Lovely written, Dianne!!!

Tnx 4 sharing.

Serena said...

Sounds like a bittersweet meeting, but you've written it beautifully. I can feel the emotion you poured into this.

dianne said...

Foamie it is hard to let go even when you know there is no hope. Thanks for popping over and yes those ab crunches just might work. :) xoxoxo

Thanks /t. he was the one I was referring to when I said how much I love white hair and beards, his is short and neatly trimmed and clean. :) xoxoxo

Puggles my love that does sound a bit creepy but I can assure you its not the same guy. :) xoxoxo

Thanks Anna-Lys and thanks for taking the time to read it. :) xoxoxo

Nice to see you here Serena,thanks, yes it was bittersweet and filled with emotion, because there is still so much love. :) xoxoxo

Little Lamb said...

I enjoyed that story, but I like happy endings.
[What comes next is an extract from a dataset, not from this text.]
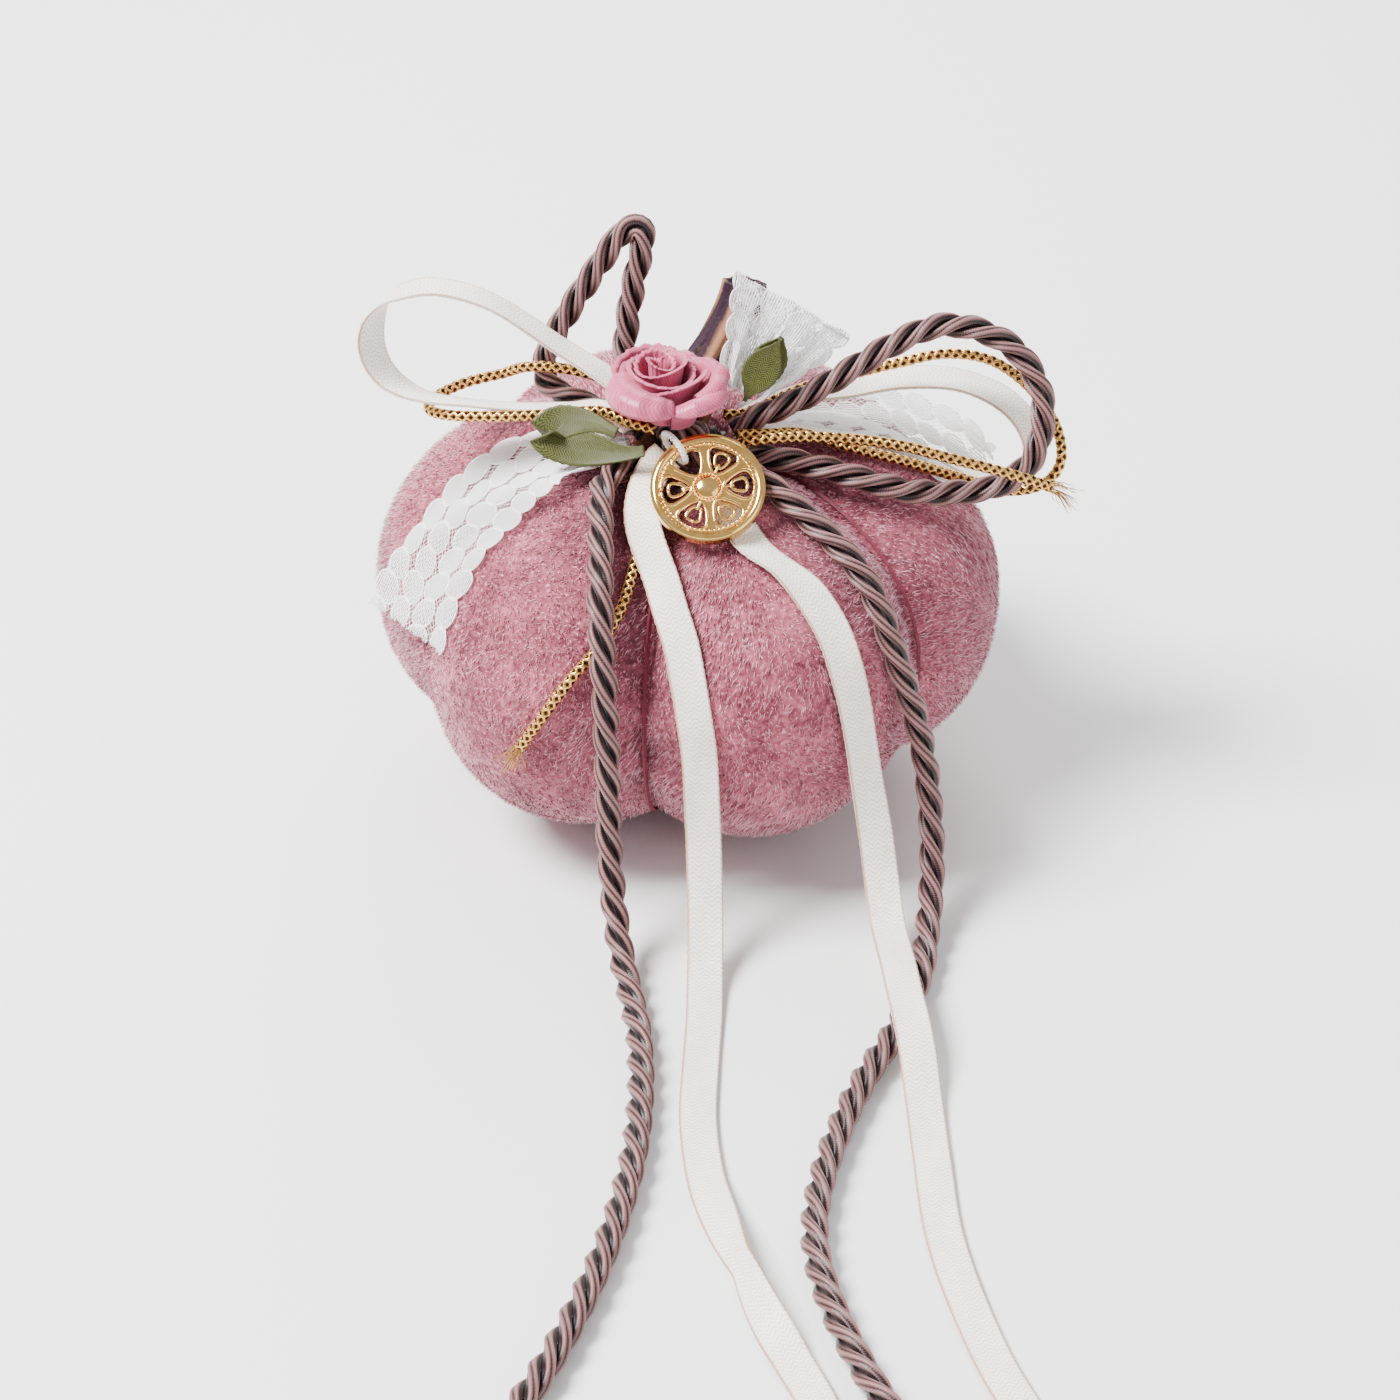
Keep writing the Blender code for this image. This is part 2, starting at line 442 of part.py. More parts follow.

Perhaps, someday.

dianne said...

Thanks Lil Lambie. A happy ending someday? Na,he was the one and I've given up. :) xoxoxo

Ruela said...

ok
here i am ;)
is a true story?

dianne said...

Ruela, thanks for coming over, yes here you are.
sadly it is a true story, it is about me and someone I loved/love very much.
This was a day in October last year and it ended in the following month. :) xoxox

Ruela said...

oh Dianne!

Corby said...

Dianne,

Oh don't I know, oh I know
how I feel that one and I still miss mine as well, every damn day

-Corby

dianne said...

Corby, yes so do I - every day,
gosh this whole thing has been a sorry tale; I cannot believe that I will never see him again, sometimes I wish that I had never met him because it just causes me so much anguish.
As I said in that poem I wrote 'Crimson Petals' his last words were harsh. He had moved on and chosen 'the other flower' and would do nothing to risk that relationship; now he wont be my friend or speak to me.That is what hurts the most, I just feel so completely abandoned.